What’d you call me? Though usually superfluous and rhetorical in nature, I must profess that I absolutely love this question – in fiction, and in life. Why?
Because most often, when asked, we already know the answer. But for some reason we need to hear it again. It’s a confirmation, a reassurance of what was said, heard, and in some cases believed. It’s a message, a critical moment, a build-up to a cliff’s edge where on the landing side of a perilous drop waits a fight, witty retort, or acceptance that no, it wasn’t too good to be true.

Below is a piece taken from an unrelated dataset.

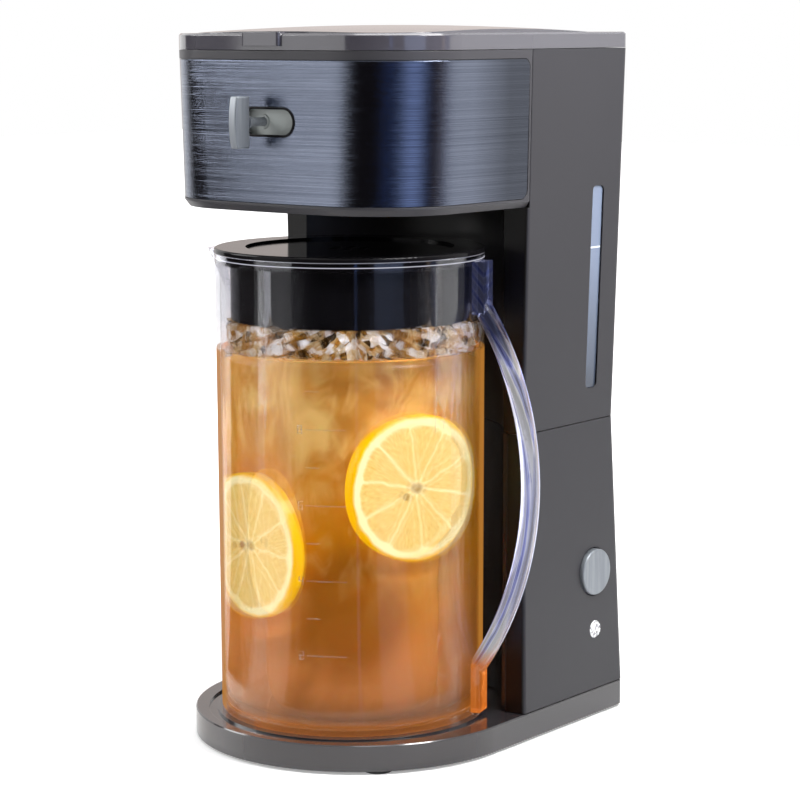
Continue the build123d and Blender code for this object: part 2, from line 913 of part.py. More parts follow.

I like the question because only in exceptional cases is it really asked for audible reasons: What’d you call me? A cotton-headed ninny-muggin. Oh, sorry, I thought you said chicken.
We were in the operating room (or theatre, as they say) and the anesthesiologist asked “Dad, do you want to sit down?”
I looked over my shoulder and scanned the perimeter. I was the only male capable of reproduction on our side of the curtain. “What’d you call me?” I wanted to ask, my brows flattened to a seriousness only a man in scrubs could understand. But I didn’t, since all my energy went into keeping my knees from cracking each other. But I wanted to, because I wanted to hear it again, I wanted to make sure what I believed was true. I was on that cliff, right where I wanted to be; it was all real, wax build-up had no chance and I wanted to hear it again.
I may not have said it out loud, but make no mistake I asked the question: “what’d she call me?” I asked, because I‘ve been called a lot of things, but nothing has ever sounded so sweet. Dad.